--- start of Exercise material ---

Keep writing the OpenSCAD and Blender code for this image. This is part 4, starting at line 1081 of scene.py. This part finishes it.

--- end of Exercise material ---
--- start of Exercise material ---

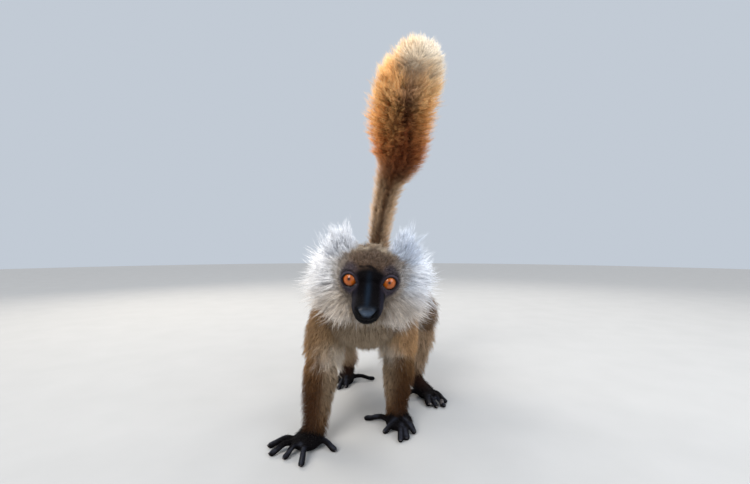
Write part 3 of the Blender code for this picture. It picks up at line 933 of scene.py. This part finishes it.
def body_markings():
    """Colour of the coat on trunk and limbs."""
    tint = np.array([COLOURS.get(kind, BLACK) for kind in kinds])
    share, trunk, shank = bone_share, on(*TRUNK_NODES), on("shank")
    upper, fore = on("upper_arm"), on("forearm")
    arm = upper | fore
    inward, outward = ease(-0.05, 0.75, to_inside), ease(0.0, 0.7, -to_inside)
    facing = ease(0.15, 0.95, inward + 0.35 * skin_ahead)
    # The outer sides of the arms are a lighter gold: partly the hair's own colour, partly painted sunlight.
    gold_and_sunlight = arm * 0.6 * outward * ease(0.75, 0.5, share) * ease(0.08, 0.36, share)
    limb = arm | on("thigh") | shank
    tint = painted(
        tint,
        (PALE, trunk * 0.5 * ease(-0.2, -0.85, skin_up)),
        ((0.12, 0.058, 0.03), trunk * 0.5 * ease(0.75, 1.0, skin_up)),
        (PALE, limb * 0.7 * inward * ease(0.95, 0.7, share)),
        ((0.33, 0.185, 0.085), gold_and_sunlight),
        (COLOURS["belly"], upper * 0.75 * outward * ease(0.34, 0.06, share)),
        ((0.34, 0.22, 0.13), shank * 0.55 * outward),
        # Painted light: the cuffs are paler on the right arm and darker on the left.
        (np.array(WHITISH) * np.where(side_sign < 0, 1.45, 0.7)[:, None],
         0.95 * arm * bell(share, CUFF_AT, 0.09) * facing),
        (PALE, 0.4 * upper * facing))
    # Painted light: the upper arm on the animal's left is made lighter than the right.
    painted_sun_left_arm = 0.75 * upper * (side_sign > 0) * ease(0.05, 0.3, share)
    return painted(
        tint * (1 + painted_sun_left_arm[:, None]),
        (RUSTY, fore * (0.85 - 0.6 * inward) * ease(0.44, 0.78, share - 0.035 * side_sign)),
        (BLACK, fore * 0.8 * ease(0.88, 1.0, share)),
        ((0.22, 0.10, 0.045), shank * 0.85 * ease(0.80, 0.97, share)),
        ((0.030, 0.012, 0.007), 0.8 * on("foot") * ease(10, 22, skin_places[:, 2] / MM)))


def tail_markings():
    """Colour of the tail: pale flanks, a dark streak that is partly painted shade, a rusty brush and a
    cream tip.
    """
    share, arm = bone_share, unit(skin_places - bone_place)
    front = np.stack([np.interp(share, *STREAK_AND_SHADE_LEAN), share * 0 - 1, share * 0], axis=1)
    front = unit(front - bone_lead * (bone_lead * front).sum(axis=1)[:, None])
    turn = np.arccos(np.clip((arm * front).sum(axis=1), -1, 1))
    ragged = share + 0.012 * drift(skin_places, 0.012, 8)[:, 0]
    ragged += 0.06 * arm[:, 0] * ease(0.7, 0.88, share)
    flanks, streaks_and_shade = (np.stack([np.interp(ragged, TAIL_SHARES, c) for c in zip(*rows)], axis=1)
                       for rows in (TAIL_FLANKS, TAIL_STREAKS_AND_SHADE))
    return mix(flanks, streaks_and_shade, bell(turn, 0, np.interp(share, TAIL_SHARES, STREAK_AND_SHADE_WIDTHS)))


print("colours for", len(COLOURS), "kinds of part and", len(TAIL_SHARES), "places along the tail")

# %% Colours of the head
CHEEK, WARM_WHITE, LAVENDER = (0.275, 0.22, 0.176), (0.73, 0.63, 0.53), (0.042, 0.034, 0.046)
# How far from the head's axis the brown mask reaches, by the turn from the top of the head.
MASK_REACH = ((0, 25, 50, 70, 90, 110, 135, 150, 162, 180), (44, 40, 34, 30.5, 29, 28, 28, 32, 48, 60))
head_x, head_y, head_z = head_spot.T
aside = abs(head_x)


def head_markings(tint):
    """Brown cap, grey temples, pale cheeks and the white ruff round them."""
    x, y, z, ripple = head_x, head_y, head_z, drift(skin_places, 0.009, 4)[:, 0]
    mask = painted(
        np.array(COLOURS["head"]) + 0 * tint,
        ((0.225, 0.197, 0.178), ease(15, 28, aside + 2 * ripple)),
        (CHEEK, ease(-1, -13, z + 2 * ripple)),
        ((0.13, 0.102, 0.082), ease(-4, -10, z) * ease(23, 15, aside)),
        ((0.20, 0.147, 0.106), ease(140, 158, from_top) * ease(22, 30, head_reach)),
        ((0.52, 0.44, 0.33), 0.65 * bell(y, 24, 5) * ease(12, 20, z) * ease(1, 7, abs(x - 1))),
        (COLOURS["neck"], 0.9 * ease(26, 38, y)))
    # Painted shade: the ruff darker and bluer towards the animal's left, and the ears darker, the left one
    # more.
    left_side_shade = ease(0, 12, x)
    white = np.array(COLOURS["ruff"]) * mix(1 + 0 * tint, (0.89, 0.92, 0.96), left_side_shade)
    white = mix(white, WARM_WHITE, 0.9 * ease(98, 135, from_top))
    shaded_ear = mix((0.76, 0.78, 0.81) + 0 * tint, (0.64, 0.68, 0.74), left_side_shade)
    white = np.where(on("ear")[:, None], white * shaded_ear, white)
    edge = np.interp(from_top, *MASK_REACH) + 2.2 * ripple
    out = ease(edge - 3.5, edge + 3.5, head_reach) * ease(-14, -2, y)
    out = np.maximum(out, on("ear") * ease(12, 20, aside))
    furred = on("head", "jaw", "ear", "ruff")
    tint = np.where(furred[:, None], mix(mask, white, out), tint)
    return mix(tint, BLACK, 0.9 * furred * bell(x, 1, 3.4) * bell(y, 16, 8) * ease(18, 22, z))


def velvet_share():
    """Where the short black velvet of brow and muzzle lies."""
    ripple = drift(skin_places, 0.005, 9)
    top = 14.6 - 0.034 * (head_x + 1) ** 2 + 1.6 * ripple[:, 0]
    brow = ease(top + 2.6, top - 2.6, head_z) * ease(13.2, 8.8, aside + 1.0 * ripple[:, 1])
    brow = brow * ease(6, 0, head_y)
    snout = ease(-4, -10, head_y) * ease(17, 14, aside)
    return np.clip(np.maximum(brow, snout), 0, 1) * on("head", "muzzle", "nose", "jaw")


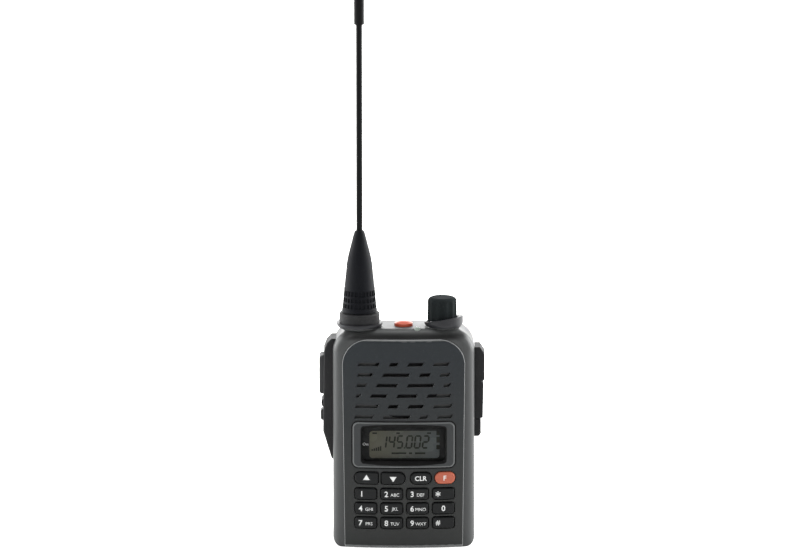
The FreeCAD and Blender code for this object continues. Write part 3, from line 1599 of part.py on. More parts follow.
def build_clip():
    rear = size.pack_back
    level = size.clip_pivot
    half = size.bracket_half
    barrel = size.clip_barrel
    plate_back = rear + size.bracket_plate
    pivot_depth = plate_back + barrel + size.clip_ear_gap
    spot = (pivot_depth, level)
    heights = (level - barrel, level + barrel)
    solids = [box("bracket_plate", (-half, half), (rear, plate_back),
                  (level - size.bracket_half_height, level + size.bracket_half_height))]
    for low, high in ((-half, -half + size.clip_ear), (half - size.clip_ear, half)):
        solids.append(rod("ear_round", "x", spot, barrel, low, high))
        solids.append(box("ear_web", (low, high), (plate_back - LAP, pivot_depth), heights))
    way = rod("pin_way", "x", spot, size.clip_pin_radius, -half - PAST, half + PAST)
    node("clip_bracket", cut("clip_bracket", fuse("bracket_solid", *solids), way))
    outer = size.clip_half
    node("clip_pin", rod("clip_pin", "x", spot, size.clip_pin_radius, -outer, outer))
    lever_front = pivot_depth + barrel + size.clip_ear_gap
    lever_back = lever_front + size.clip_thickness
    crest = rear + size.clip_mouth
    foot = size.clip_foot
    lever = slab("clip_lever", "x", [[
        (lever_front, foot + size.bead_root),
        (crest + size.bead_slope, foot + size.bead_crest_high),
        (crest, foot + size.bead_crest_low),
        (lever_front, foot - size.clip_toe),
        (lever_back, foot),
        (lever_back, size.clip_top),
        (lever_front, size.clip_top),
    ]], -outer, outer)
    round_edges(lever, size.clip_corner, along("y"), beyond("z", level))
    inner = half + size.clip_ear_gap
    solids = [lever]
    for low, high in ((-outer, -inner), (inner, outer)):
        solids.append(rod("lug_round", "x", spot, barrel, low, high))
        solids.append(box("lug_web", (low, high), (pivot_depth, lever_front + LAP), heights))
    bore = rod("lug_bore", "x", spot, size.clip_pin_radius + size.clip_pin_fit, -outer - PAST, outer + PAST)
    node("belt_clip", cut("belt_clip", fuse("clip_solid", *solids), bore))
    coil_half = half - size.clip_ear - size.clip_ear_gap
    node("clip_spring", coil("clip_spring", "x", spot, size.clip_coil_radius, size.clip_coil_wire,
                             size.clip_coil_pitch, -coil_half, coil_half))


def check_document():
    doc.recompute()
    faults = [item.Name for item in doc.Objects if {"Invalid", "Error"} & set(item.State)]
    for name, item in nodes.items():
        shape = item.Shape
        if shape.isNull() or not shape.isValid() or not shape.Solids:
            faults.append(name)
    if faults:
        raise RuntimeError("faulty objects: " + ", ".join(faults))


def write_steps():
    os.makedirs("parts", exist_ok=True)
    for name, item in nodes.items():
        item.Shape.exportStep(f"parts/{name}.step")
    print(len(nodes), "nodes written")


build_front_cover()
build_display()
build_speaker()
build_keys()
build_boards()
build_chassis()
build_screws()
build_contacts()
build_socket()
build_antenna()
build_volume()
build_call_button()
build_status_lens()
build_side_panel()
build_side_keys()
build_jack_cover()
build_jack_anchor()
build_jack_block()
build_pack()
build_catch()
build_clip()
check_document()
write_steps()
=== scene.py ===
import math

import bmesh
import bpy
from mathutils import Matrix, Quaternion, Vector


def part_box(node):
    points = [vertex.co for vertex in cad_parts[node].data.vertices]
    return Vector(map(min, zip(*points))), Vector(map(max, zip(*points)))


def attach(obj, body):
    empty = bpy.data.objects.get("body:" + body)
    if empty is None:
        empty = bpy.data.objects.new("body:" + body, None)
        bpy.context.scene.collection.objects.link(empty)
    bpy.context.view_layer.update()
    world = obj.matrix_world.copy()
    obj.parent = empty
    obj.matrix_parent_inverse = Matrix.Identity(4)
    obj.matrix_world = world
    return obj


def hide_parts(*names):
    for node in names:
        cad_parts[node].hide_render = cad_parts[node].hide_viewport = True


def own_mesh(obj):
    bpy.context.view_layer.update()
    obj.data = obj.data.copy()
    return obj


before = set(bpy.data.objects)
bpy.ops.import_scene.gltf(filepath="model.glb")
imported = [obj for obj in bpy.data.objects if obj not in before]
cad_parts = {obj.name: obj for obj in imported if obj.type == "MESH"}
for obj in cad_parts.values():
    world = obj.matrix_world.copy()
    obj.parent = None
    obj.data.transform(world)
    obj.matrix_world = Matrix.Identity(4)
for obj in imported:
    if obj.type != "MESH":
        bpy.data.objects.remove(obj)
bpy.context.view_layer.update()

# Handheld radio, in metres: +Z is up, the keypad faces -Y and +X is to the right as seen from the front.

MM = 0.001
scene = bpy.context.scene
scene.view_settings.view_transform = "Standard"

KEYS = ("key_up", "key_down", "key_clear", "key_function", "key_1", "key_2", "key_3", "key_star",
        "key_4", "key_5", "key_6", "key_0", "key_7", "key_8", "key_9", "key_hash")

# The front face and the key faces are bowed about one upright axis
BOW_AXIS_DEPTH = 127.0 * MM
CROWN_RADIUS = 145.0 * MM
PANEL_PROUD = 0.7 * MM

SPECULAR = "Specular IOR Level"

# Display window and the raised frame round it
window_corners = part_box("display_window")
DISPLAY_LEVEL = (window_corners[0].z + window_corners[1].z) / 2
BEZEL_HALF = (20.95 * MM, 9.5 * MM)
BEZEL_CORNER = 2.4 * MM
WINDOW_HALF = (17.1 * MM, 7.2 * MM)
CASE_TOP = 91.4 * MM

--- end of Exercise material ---

> [Given exercise]
From the records above, extract exactly and only the lines that begin at the line with "imported = [obj" and stop after the line with "CASE_TOP = 91.4 * MM".

> [Answer to the task]
imported = [obj for obj in bpy.data.objects if obj not in before]
cad_parts = {obj.name: obj for obj in imported if obj.type == "MESH"}
for obj in cad_parts.values():
    world = obj.matrix_world.copy()
    obj.parent = None
    obj.data.transform(world)
    obj.matrix_world = Matrix.Identity(4)
for obj in imported:
    if obj.type != "MESH":
        bpy.data.objects.remove(obj)
bpy.context.view_layer.update()

# Handheld radio, in metres: +Z is up, the keypad faces -Y and +X is to the right as seen from the front.

MM = 0.001
scene = bpy.context.scene
scene.view_settings.view_transform = "Standard"

KEYS = ("key_up", "key_down", "key_clear", "key_function", "key_1", "key_2", "key_3", "key_star",
        "key_4", "key_5", "key_6", "key_0", "key_7", "key_8", "key_9", "key_hash")

# The front face and the key faces are bowed about one upright axis
BOW_AXIS_DEPTH = 127.0 * MM
CROWN_RADIUS = 145.0 * MM
PANEL_PROUD = 0.7 * MM

SPECULAR = "Specular IOR Level"

# Display window and the raised frame round it
window_corners = part_box("display_window")
DISPLAY_LEVEL = (window_corners[0].z + window_corners[1].z) / 2
BEZEL_HALF = (20.95 * MM, 9.5 * MM)
BEZEL_CORNER = 2.4 * MM
WINDOW_HALF = (17.1 * MM, 7.2 * MM)
CASE_TOP = 91.4 * MM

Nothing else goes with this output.